The author, Michael Egnor, shreds the scientist, making him look like the fool he is, biblically speaking. In it he explains the Principle of Sufficient Reason (PSR), which simply defined says that everything must have a reason, cause, or ground. The atheist (naturalist/materialist) being committed to his worldview would agree that while everything created by human beings obviously has a reason for its existence, the universe and the world we inhabit doesn’t. It’s just a “brute fact,” no explanation required. That’s a tough sell to rational human beings because the complexity of the natural world through the science that has helped us discover it, doesn’t look like an accident or product of chance. Engor, obviously a very bright man, lays out the argument for the existence of God that supports PSR based on what is known as the Rationalist proof: (more…)
As I’ve argued in these posts, secularism as the fundamental worldview (religion) of Western cultural elites is as weak as the Berlin Wall proved to be. For the time being it appears as durable as the Wall circa 1970s, but as I contend, it’s every bit the paper tiger the Wall turned out to be. In my last post I pointed out that, “The philosophical foundation of secularism is naturalism, or materialism, the view of existence that the material is all there is.” This foundation upon which secularism rests is what makes it so weak, and gives it zero explanatory power. What exactly does this phrase mean?
Simply put, what best explains X, Y, or Z. For example, is a Creator or chance a better explanation for the bumble bee? In science it often comes down to probability, or what the likelihood is of one thing being the case versus another. In logic this is known as “Abduction or, as it is also often called, Inference to the Best Explanation, a type of inference that assigns special status to explanatory considerations.” We can find this type of reasoning used in many different sciences, as well as in courts of law where evidence is presented, and the better explanation will often determine innocence or guilt.
In my previous post I dealt with why secularism might be appealing in our modern context. I argued that it’s not anything inherent in secularism that makes it more appealing than Christianity, but the cultural messaging machine that promotes it.
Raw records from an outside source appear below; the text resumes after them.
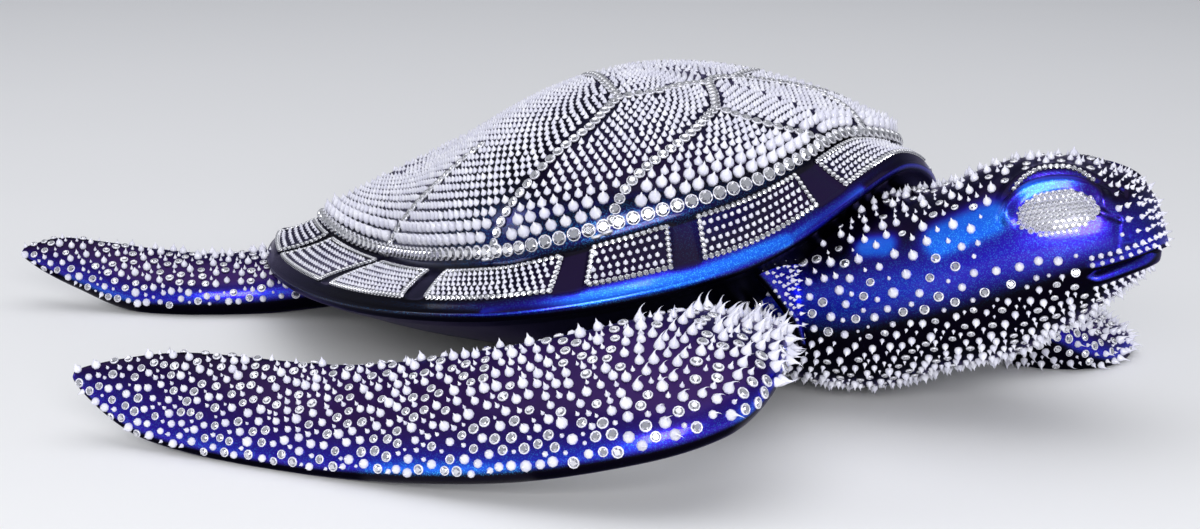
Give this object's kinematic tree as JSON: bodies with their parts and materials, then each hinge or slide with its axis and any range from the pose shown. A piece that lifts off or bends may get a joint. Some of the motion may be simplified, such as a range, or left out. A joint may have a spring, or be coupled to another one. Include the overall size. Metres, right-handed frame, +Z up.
{
  "type": "sea turtle sculpture",
  "caption": "Sea turtle sculpture: glossy casting with domed shell, raised head and swept-back flippers, set with rows of touching crystals; it stands on its own flippers.",
  "frame": {"origin": "on the ground, under the middle of the whole turtle's footprint", "axes": "+X towards the snout, +Y to the turtle's left, +Z up"},
  "size_m": [0.9756, 0.9056, 0.2401],
  "materials": {
    "paint": "violet-blue metal-flake lacquer over a glass-fibre casting, very glossy",
    "crystal": "clear facetted glass with a silver backing"
  },
  "bodies": {
    "root": {"turtle_casting": "paint", "dome_crystal_rows": "crystal", "panel_crystals_front": "crystal", "panel_crystals_right_1": "crystal", "panel_crystals_left_1": "crystal", "panel_crystals_right_2": "crystal", "panel_crystals_left_2": "crystal", "panel_crystals_right_3": "crystal", "panel_crystals_left_3": "crystal", "panel_crystals_right_4": "crystal", "panel_crystals_left_4": "crystal", "panel_crystals_right_5": "crystal", "panel_crystals_left_5": "crystal", "panel_crystals_right_6": "crystal", "panel_crystals_left_6": "crystal", "eye_crystals_right": "crystal", "eye_crystals_left": "crystal", "brow_crystals_right": "crystal", "brow_crystals_left": "crystal"}
  },
  "joints": []
}
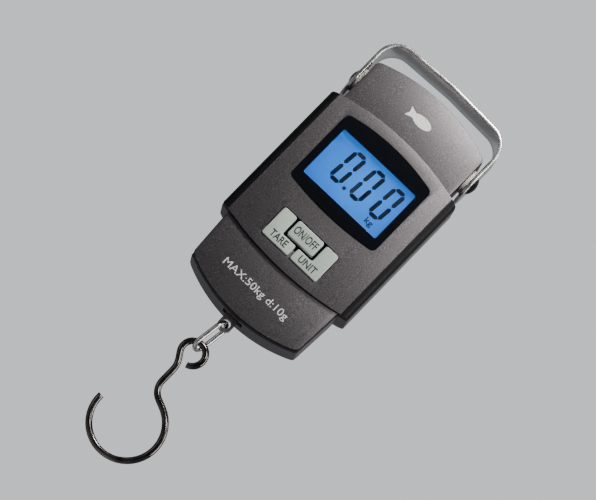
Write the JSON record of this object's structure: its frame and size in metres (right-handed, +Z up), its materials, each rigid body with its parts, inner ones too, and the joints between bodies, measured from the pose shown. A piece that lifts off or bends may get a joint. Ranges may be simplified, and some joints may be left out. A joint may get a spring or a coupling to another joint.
{
  "type": "digital fish scale",
  "caption": "Hanging digital scale with a pivoting strap handle, a lit display, sprung buttons, a sliding battery door, and a wire link and open hook hung from its load cell.",
  "frame": {"origin": "middle of the underside of the handle's grip, where a hand or a rod carries the scale", "axes": "+Z up along the hanging scale, +X to the right as the display is read, -Y out of the display"},
  "size_m": [0.067, 0.0285, 0.2014],
  "materials": {
    "plated_steel": "bright plated",
    "black_steel": "black oxide",
    "bar_steel": "zinc plated",
    "cell_alloy": "milled",
    "white_nylon": "satin",
    "face_paint": "metallic fleck paint",
    "black_trim": "gloss moulded",
    "back_plastic": "satin moulded",
    "gloss_lens": "polished",
    "lit_crystal": "backlit",
    "crystal_segment": "printed",
    "white_print": "pad printed",
    "button_plastic": "satin moulded",
    "white_holder": "moulded",
    "diffuser": "frosted",
    "pink_elastomer": "striped",
    "board_green": "solder mask",
    "black_resin": "potted",
    "gauge_film": "film",
    "battery_sleeve": "printed sleeve",
    "contact_metal": "nickel plated",
    "wire_red": "insulation"
  },
  "bodies": {
    "handle": {"handle_strap": "plated_steel"},
    "case": {"pivot_screws": "black_steel", "pivot_washers": "white_nylon", "cross_bar": "bar_steel", "front_cover": "face_paint", "back_cover": "back_plastic", "display_lens": "gloss_lens", "lcd_glass": "lit_crystal", "lcd_backlight": "diffuser", "lcd_frame": "white_holder", "zebra_strip": "pink_elastomer", "circuit_board": "board_green", "controller_chip": "black_resin", "tact_switches": "bar_steel", "load_cell": "cell_alloy", "strain_gauges": "gauge_film", "cell_screws": "bar_steel", "load_eye": "black_steel", "batteries": "battery_sleeve", "battery_contacts": "contact_metal", "battery_springs": "contact_metal", "case_screws": "black_steel", "board_screws": "bar_steel", "gauge_wires": "wire_red", "battery_wires": "wire_red"},
    "on_off_button": {"on_off_button": "button_plastic"},
    "tare_button": {"tare_button": "button_plastic"},
    "unit_button": {"unit_button": "button_plastic"},
    "battery_door": {"battery_door": "back_plastic"},
    "link": {"link": "plated_steel"},
    "hook": {"hook": "plated_steel"}
  },
  "joints": [
    {"name": "case_swing", "type": "hinge", "parent": "handle", "child": "case", "pos_m": [0, 0, -0.0215], "axis": [1, 0, 0], "range_deg": [-90, 90]},
    {"name": "on_off_button_press", "type": "slide", "parent": "case", "child": "on_off_button", "axis": [0, 1, 0], "range_m": [0, 0.0005], "stiffness_N_per_m": 600},
    {"name": "tare_button_press", "type": "slide", "parent": "case", "child": "tare_button", "axis": [0, 1, 0], "range_m": [0, 0.0005], "stiffness_N_per_m": 600},
    {"name": "unit_button_press", "type": "slide", "parent": "case", "child": "unit_button", "axis": [0, 1, 0], "range_m": [0, 0.0005], "stiffness_N_per_m": 600},
    {"name": "battery_door_slide", "type": "slide", "parent": "case", "child": "battery_door", "axis": [0, 0, -1], "range_m": [0, 0.014]},
    {"name": "link_swing", "type": "hinge", "parent": "case", "child": "link", "pos_m": [-0.00046, 0, -0.13227], "axis": [0.9047, -0.4067, -0.1271], "range_deg": [-40, 40]},
    {"name": "hook_swing", "type": "hinge", "parent": "link", "child": "hook", "pos_m": [-0.0013, 0, -0.1464], "axis": [0, 1, 0], "range_deg": [-60, 60]}
  ]
}
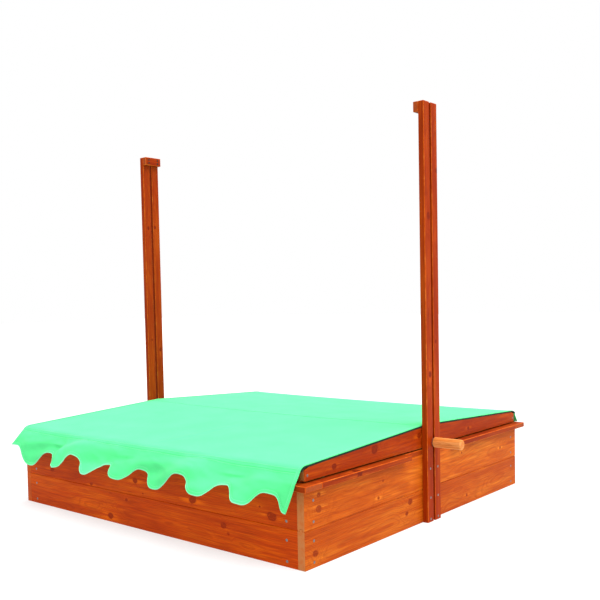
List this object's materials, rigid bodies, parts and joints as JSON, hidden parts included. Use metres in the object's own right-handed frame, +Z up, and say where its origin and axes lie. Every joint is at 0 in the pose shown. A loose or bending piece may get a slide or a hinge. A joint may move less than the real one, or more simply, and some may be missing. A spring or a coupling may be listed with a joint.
{
  "type": "sandbox with cover",
  "caption": "Square wooden sandbox with a seat rim and a scalloped cloth roof that slides up slotted posts, as cover or sun shade.",
  "frame": {"origin": "middle of the box's footprint, on the ground", "axes": "+X towards the right side wall and its post, +Y towards the back wall, +Z up"},
  "size_m": [1.656, 1.588, 1.43],
  "materials": {
    "stained_pine": "satin stain on planed pine",
    "pale_dowel": "smooth satin",
    "mint_cloth": "matt woven polyester",
    "zinc_steel": "zinc plated",
    "brass_insert": "machined"
  },
  "bodies": {
    "box": {"front_lower_board": "stained_pine", "front_upper_board": "stained_pine", "back_lower_board": "stained_pine", "back_upper_board": "stained_pine", "left_lower_board": "stained_pine", "left_upper_board": "stained_pine", "right_lower_board": "stained_pine", "right_upper_board": "stained_pine", "front_left_corner_block": "stained_pine", "front_right_corner_block": "stained_pine", "back_left_corner_block": "stained_pine", "back_right_corner_block": "stained_pine", "front_rim_board": "stained_pine", "back_rim_board": "stained_pine", "left_rim_board": "stained_pine", "right_rim_board": "stained_pine", "left_post_front_slat": "stained_pine", "left_post_back_slat": "stained_pine", "right_post_front_slat": "stained_pine", "right_post_back_slat": "stained_pine", "left_stop_block": "stained_pine", "right_stop_block": "stained_pine", "wall_screws": "zinc_steel", "rim_screws": "zinc_steel", "post_screws": "zinc_steel", "stop_block_screws": "zinc_steel"},
    "roof": {"left_gable_board": "stained_pine", "right_gable_board": "stained_pine", "front_beam": "stained_pine", "back_beam": "stained_pine", "ridge_batten": "stained_pine", "cover_cloth": "mint_cloth", "left_clamp_bolt": "zinc_steel", "right_clamp_bolt": "zinc_steel", "left_washer": "zinc_steel", "right_washer": "zinc_steel", "roof_screws": "zinc_steel", "cloth_staples": "zinc_steel"},
    "left_clamp": {"left_handle": "pale_dowel", "left_threaded_insert": "brass_insert"},
    "right_clamp": {"right_handle": "pale_dowel", "right_threaded_insert": "brass_insert"}
  },
  "joints": [
    {"name": "roof_lift", "type": "slide", "parent": "box", "child": "roof", "axis": [0, 0, 1], "range_m": [0, 1.058]},
    {"name": "left_handle_turn", "type": "hinge", "parent": "roof", "child": "left_clamp", "pos_m": [-0.723, 0, 0.274], "axis": [-1, 0, 0], "range_deg": [0, 540]},
    {"name": "right_handle_turn", "type": "hinge", "parent": "roof", "child": "right_clamp", "pos_m": [0.723, 0, 0.274], "axis": [1, 0, 0], "range_deg": [0, 540]}
  ]
}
That’s why it’s a paper tiger and can be no more enduring than was the Berlin Wall. Remember that for those of us who lived through the Cold War from the 60s through the 80s, the Berlin Wall appeared like an unalterable fact of existence we’d just have to live with for the foreseeable future. It certainly didn’t seem like a paper tiger, until Ronald Reagan came along. But now we know it was as brittle as the worldview that upheld it. Secularism is, I contend, no different. Why? Tomes have been written about what secularism is, why it will or will not endure, and why it is or is not a credible worldview. A measly little blog post can’t do any of that justice, but a few thoughts about the weakness of secularism as a worldview will have to suffice, and why it doesn’t ever have to appeal to our children.
The philosophical foundation of secularism is naturalism, or materialism, the view of existence that the material is all there is. The good news for Christians, and their children, is that such a view of reality is logically, rationally, and philosophically absurd. The cool kids, culturally speaking the secularist/naturalists as I wrote about in my last post, want to make us think that naturalism is the most obvious thing in the world, that only a religious obscurantist would think there might be some spiritual reality beyond what our five senses experience. But the more scientific knowledge advances, the less cool these kids become.
I ended my last post claiming that secularism is no less a paper tiger than the Berlin Wall. That’s quite an assertion in the face of a secular cultural hegemony that seems to approach absolute. Everywhere we look, people who claim the name of Christ are on the defensive. Many (most?) Christian parents feel insecure against the onslaught. It seems for many (most?) Christian parents that keeping their kids Christians in the face of such hostility is a challenge they might not be up to. The goal of my book and this blog is to convince them that this is not the case, at all. That we can have confidence is what inspired me to write the book. I finished the book where I began:
The conclusion I come to at the end is the conviction I started with at the beginning: Christianity is so powerfully credible that my children should never ever want to leave it, or even be slightly tempted to do so. God has revealed himself in so many compelling ways that it is inconceivable that a secular Western culture would be more appealing to our children than Christianity. God has provided us an over-abundance of resources to make the Christian Faith winsome, appealing, attractive, and compelling to our children. Thus, we should have every confidence that we can keep our kids Christian.